-- Start of Dataset excerpt --
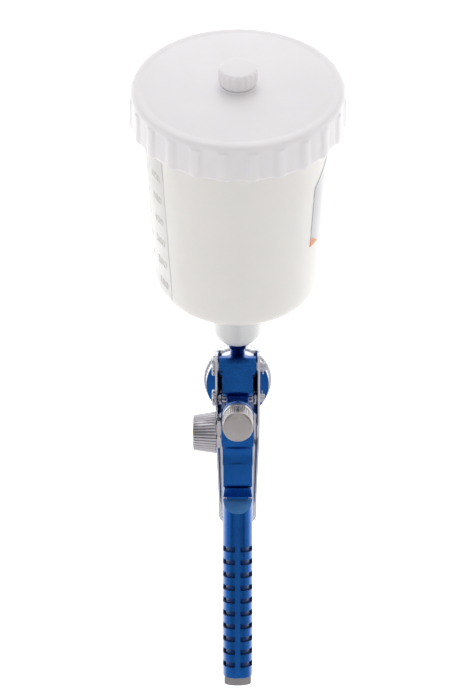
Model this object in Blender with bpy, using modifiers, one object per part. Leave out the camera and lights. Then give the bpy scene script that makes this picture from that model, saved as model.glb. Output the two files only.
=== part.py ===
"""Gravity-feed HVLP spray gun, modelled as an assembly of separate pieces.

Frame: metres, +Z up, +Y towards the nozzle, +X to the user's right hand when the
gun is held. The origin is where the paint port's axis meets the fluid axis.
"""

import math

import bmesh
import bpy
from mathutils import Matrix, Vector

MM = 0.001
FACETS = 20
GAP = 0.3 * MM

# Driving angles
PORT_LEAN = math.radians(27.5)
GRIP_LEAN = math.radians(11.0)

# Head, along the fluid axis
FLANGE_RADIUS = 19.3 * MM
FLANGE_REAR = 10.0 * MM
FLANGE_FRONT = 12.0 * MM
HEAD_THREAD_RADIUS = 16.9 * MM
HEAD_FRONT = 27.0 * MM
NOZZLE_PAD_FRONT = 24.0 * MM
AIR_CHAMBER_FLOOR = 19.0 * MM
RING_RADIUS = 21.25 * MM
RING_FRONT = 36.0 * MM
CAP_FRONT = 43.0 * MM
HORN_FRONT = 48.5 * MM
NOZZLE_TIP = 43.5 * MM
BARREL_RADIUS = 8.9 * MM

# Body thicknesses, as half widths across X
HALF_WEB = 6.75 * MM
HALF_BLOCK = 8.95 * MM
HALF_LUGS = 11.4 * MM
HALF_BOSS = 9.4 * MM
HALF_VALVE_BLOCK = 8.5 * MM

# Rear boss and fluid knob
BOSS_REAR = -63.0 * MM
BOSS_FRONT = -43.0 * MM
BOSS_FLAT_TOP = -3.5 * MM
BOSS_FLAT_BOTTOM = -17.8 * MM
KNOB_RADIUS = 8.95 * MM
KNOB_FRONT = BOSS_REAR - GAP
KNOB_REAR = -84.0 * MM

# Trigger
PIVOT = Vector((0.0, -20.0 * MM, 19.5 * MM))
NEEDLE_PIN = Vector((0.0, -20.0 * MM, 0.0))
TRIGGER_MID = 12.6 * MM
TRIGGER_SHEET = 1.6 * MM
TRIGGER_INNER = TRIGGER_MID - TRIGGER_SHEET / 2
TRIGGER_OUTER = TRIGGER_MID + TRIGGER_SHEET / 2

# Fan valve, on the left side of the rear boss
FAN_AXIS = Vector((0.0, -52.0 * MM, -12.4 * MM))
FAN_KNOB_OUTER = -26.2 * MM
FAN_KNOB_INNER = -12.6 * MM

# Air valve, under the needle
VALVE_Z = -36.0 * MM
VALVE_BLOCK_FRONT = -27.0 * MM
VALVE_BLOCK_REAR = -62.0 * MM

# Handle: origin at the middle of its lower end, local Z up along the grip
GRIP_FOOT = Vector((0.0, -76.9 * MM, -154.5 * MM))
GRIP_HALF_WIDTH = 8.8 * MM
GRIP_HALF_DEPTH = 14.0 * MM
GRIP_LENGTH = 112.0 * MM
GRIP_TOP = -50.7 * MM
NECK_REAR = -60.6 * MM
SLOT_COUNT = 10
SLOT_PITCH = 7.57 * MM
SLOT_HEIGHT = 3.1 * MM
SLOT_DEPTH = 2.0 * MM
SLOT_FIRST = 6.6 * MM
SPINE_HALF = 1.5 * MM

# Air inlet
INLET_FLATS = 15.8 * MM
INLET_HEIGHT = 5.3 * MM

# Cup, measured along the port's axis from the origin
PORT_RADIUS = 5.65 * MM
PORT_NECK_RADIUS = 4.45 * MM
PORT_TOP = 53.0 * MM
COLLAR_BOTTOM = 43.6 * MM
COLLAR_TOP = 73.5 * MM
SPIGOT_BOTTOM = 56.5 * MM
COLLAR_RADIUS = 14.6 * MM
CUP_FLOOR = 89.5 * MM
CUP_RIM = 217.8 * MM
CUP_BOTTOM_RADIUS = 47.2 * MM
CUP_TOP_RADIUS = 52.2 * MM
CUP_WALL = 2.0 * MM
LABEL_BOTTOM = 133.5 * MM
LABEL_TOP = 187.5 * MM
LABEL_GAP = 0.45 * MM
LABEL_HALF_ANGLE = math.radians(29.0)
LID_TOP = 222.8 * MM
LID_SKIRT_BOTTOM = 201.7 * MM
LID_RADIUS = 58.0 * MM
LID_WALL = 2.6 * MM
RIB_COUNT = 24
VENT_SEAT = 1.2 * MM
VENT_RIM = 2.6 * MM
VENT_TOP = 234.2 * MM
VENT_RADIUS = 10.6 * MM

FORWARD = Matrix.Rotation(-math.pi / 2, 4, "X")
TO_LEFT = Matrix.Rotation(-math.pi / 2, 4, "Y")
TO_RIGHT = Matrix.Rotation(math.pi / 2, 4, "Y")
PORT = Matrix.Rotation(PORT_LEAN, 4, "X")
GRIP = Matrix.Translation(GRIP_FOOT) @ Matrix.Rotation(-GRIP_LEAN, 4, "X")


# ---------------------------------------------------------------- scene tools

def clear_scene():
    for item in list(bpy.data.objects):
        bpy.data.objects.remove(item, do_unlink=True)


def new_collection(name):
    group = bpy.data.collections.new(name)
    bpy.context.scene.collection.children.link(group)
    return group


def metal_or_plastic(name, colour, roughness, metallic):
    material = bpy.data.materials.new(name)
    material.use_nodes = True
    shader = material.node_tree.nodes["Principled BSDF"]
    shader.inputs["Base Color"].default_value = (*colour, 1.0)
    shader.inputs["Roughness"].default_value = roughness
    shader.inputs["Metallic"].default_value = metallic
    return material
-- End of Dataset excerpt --
■ Given request: Go through the listing above and restate it word for word.

■ Exercise response:
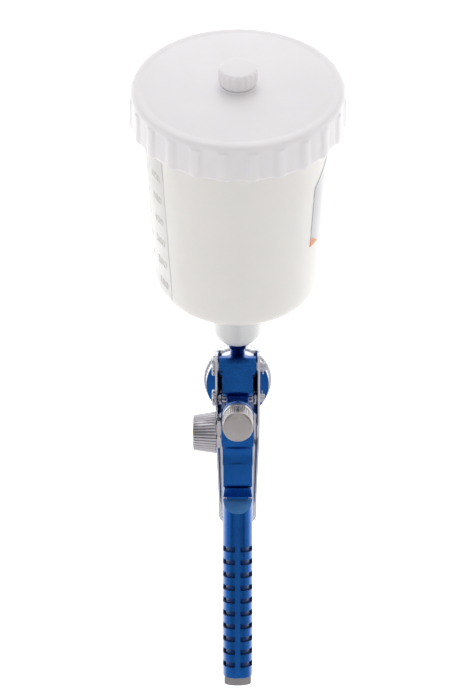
Model this object in Blender with bpy, using modifiers, one object per part. Leave out the camera and lights. Then give the bpy scene script that makes this picture from that model, saved as model.glb. Output the two files only.
=== part.py ===
"""Gravity-feed HVLP spray gun, modelled as an assembly of separate pieces.

Frame: metres, +Z up, +Y towards the nozzle, +X to the user's right hand when the
gun is held. The origin is where the paint port's axis meets the fluid axis.
"""

import math

import bmesh
import bpy
from mathutils import Matrix, Vector

MM = 0.001
FACETS = 20
GAP = 0.3 * MM

# Driving angles
PORT_LEAN = math.radians(27.5)
GRIP_LEAN = math.radians(11.0)

# Head, along the fluid axis
FLANGE_RADIUS = 19.3 * MM
FLANGE_REAR = 10.0 * MM
FLANGE_FRONT = 12.0 * MM
HEAD_THREAD_RADIUS = 16.9 * MM
HEAD_FRONT = 27.0 * MM
NOZZLE_PAD_FRONT = 24.0 * MM
AIR_CHAMBER_FLOOR = 19.0 * MM
RING_RADIUS = 21.25 * MM
RING_FRONT = 36.0 * MM
CAP_FRONT = 43.0 * MM
HORN_FRONT = 48.5 * MM
NOZZLE_TIP = 43.5 * MM
BARREL_RADIUS = 8.9 * MM

# Body thicknesses, as half widths across X
HALF_WEB = 6.75 * MM
HALF_BLOCK = 8.95 * MM
HALF_LUGS = 11.4 * MM
HALF_BOSS = 9.4 * MM
HALF_VALVE_BLOCK = 8.5 * MM

# Rear boss and fluid knob
BOSS_REAR = -63.0 * MM
BOSS_FRONT = -43.0 * MM
BOSS_FLAT_TOP = -3.5 * MM
BOSS_FLAT_BOTTOM = -17.8 * MM
KNOB_RADIUS = 8.95 * MM
KNOB_FRONT = BOSS_REAR - GAP
KNOB_REAR = -84.0 * MM

# Trigger
PIVOT = Vector((0.0, -20.0 * MM, 19.5 * MM))
NEEDLE_PIN = Vector((0.0, -20.0 * MM, 0.0))
TRIGGER_MID = 12.6 * MM
TRIGGER_SHEET = 1.6 * MM
TRIGGER_INNER = TRIGGER_MID - TRIGGER_SHEET / 2
TRIGGER_OUTER = TRIGGER_MID + TRIGGER_SHEET / 2

# Fan valve, on the left side of the rear boss
FAN_AXIS = Vector((0.0, -52.0 * MM, -12.4 * MM))
FAN_KNOB_OUTER = -26.2 * MM
FAN_KNOB_INNER = -12.6 * MM

# Air valve, under the needle
VALVE_Z = -36.0 * MM
VALVE_BLOCK_FRONT = -27.0 * MM
VALVE_BLOCK_REAR = -62.0 * MM

# Handle: origin at the middle of its lower end, local Z up along the grip
GRIP_FOOT = Vector((0.0, -76.9 * MM, -154.5 * MM))
GRIP_HALF_WIDTH = 8.8 * MM
GRIP_HALF_DEPTH = 14.0 * MM
GRIP_LENGTH = 112.0 * MM
GRIP_TOP = -50.7 * MM
NECK_REAR = -60.6 * MM
SLOT_COUNT = 10
SLOT_PITCH = 7.57 * MM
SLOT_HEIGHT = 3.1 * MM
SLOT_DEPTH = 2.0 * MM
SLOT_FIRST = 6.6 * MM
SPINE_HALF = 1.5 * MM

# Air inlet
INLET_FLATS = 15.8 * MM
INLET_HEIGHT = 5.3 * MM

# Cup, measured along the port's axis from the origin
PORT_RADIUS = 5.65 * MM
PORT_NECK_RADIUS = 4.45 * MM
PORT_TOP = 53.0 * MM
COLLAR_BOTTOM = 43.6 * MM
COLLAR_TOP = 73.5 * MM
SPIGOT_BOTTOM = 56.5 * MM
COLLAR_RADIUS = 14.6 * MM
CUP_FLOOR = 89.5 * MM
CUP_RIM = 217.8 * MM
CUP_BOTTOM_RADIUS = 47.2 * MM
CUP_TOP_RADIUS = 52.2 * MM
CUP_WALL = 2.0 * MM
LABEL_BOTTOM = 133.5 * MM
LABEL_TOP = 187.5 * MM
LABEL_GAP = 0.45 * MM
LABEL_HALF_ANGLE = math.radians(29.0)
LID_TOP = 222.8 * MM
LID_SKIRT_BOTTOM = 201.7 * MM
LID_RADIUS = 58.0 * MM
LID_WALL = 2.6 * MM
RIB_COUNT = 24
VENT_SEAT = 1.2 * MM
VENT_RIM = 2.6 * MM
VENT_TOP = 234.2 * MM
VENT_RADIUS = 10.6 * MM

FORWARD = Matrix.Rotation(-math.pi / 2, 4, "X")
TO_LEFT = Matrix.Rotation(-math.pi / 2, 4, "Y")
TO_RIGHT = Matrix.Rotation(math.pi / 2, 4, "Y")
PORT = Matrix.Rotation(PORT_LEAN, 4, "X")
GRIP = Matrix.Translation(GRIP_FOOT) @ Matrix.Rotation(-GRIP_LEAN, 4, "X")


# ---------------------------------------------------------------- scene tools

def clear_scene():
    for item in list(bpy.data.objects):
        bpy.data.objects.remove(item, do_unlink=True)


def new_collection(name):
    group = bpy.data.collections.new(name)
    bpy.context.scene.collection.children.link(group)
    return group


def metal_or_plastic(name, colour, roughness, metallic):
    material = bpy.data.materials.new(name)
    material.use_nodes = True
    shader = material.node_tree.nodes["Principled BSDF"]
    shader.inputs["Base Color"].default_value = (*colour, 1.0)
    shader.inputs["Roughness"].default_value = roughness
    shader.inputs["Metallic"].default_value = metallic
    return material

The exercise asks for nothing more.